## Task details
State how many lines in the listing below include the word "context". Give nothing but the number.

## Dataset content
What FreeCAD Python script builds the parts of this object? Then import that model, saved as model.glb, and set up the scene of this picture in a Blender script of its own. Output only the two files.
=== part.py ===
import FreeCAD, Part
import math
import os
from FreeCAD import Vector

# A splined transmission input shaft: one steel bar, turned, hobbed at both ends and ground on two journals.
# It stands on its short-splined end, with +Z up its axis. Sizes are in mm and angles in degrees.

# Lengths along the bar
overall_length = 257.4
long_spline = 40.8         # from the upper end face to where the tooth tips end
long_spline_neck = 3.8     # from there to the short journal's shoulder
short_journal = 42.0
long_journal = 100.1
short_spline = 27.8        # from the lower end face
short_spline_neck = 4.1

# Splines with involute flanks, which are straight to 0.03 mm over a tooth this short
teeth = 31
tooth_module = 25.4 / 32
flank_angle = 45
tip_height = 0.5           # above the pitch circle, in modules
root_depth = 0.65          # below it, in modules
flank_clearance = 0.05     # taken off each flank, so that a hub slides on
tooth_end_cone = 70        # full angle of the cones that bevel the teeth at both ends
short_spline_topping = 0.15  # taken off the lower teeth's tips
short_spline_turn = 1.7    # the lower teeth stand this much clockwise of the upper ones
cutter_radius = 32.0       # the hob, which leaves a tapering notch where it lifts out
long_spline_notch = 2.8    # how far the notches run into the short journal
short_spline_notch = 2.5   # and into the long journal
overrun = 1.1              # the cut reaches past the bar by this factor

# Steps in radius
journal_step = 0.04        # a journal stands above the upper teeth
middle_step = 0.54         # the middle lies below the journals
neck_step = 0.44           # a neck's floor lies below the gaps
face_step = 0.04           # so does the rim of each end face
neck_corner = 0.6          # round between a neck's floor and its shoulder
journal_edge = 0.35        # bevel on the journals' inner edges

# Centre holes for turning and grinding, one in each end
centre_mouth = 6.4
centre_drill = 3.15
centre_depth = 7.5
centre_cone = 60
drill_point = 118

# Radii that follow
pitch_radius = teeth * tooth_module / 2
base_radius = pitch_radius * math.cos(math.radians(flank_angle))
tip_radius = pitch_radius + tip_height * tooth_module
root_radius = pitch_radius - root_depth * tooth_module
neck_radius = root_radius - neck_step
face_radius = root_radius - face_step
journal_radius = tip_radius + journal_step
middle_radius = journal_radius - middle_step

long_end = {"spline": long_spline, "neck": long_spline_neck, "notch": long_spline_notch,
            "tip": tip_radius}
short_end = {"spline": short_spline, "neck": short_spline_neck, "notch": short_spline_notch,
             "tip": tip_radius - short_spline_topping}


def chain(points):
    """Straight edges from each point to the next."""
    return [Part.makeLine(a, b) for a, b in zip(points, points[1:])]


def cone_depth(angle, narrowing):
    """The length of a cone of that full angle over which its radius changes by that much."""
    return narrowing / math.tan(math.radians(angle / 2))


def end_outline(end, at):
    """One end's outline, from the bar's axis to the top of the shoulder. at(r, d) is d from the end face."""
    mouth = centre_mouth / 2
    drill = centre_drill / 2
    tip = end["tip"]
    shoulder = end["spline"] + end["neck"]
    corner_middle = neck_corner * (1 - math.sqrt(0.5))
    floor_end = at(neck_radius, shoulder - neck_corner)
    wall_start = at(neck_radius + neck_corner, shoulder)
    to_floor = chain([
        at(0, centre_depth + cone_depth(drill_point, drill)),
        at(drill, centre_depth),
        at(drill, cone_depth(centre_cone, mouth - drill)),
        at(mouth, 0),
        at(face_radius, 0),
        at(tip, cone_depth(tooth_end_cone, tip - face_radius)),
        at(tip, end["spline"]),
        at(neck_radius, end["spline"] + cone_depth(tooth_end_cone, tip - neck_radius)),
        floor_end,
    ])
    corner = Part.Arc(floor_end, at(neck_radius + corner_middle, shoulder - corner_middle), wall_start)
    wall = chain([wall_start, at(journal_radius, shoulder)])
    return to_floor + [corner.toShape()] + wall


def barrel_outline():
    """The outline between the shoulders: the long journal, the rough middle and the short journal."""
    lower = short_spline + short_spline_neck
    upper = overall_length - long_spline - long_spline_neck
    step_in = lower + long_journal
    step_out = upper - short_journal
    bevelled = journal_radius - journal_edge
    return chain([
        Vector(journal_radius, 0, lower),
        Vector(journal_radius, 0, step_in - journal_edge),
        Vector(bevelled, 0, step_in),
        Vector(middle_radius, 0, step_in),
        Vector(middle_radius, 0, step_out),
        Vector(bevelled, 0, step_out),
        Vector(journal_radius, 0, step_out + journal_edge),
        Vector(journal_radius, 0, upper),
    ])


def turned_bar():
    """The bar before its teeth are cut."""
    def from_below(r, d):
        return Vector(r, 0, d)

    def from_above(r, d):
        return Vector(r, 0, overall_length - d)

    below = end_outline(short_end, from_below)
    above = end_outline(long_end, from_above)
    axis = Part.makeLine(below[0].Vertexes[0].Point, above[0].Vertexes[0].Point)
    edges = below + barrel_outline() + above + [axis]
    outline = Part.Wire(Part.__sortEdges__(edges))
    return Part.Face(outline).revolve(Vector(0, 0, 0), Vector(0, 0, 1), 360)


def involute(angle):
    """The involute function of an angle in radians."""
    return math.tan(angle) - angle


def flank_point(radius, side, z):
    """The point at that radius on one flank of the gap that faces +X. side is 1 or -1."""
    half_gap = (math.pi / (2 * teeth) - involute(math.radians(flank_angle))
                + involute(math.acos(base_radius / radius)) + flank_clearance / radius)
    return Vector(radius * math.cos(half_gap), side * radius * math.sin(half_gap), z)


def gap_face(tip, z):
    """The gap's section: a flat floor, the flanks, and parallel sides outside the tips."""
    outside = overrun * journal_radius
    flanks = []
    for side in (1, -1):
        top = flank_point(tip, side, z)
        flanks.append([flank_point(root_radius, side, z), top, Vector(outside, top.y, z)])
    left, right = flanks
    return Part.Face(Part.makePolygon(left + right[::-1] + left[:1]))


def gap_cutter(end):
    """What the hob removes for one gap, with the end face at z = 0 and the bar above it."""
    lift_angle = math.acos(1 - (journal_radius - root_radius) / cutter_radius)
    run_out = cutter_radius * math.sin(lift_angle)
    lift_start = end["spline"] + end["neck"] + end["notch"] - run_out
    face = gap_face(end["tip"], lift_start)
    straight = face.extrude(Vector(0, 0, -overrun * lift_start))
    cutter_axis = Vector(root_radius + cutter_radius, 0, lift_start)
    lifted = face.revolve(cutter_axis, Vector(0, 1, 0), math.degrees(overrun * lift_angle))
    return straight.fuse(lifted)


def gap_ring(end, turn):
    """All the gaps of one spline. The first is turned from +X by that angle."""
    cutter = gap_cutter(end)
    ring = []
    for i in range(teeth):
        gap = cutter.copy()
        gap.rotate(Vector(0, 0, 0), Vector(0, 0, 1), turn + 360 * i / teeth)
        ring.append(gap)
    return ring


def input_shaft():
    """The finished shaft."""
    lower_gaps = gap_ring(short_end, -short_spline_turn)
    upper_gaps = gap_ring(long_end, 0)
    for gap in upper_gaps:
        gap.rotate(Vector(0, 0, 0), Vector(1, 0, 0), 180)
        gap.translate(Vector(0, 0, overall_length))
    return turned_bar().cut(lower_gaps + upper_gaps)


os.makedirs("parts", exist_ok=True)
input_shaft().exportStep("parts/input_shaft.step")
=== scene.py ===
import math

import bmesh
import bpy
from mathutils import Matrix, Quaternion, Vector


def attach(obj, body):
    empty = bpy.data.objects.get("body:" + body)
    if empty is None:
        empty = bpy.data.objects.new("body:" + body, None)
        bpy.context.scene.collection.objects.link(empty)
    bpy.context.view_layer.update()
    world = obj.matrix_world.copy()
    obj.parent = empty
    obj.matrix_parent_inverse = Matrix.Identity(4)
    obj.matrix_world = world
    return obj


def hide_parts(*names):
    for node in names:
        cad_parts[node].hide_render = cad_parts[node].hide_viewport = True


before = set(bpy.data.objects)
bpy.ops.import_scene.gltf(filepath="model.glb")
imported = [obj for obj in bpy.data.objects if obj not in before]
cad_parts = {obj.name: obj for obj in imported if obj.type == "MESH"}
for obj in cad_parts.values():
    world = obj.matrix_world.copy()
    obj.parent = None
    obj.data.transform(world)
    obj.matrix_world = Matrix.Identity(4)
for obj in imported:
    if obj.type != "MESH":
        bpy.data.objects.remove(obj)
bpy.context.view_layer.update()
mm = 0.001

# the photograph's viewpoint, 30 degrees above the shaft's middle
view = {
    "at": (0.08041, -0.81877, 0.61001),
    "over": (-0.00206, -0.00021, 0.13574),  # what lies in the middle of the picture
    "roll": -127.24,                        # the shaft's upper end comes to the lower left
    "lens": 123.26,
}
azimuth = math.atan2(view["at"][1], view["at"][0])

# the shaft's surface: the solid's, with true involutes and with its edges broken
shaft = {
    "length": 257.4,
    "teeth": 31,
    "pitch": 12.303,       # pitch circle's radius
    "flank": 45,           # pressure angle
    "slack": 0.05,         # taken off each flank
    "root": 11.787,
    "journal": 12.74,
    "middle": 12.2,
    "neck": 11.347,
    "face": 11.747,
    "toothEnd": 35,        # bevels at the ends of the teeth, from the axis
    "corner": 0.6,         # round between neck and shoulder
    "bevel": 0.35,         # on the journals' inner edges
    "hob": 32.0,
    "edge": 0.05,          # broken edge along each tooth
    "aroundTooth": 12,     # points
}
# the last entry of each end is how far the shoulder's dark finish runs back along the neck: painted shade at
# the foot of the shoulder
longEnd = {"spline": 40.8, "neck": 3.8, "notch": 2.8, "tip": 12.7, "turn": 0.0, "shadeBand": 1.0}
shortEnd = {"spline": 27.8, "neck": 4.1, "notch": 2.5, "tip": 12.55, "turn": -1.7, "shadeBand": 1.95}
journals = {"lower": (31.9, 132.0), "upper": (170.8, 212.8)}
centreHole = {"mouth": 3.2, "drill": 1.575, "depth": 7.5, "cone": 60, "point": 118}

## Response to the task
3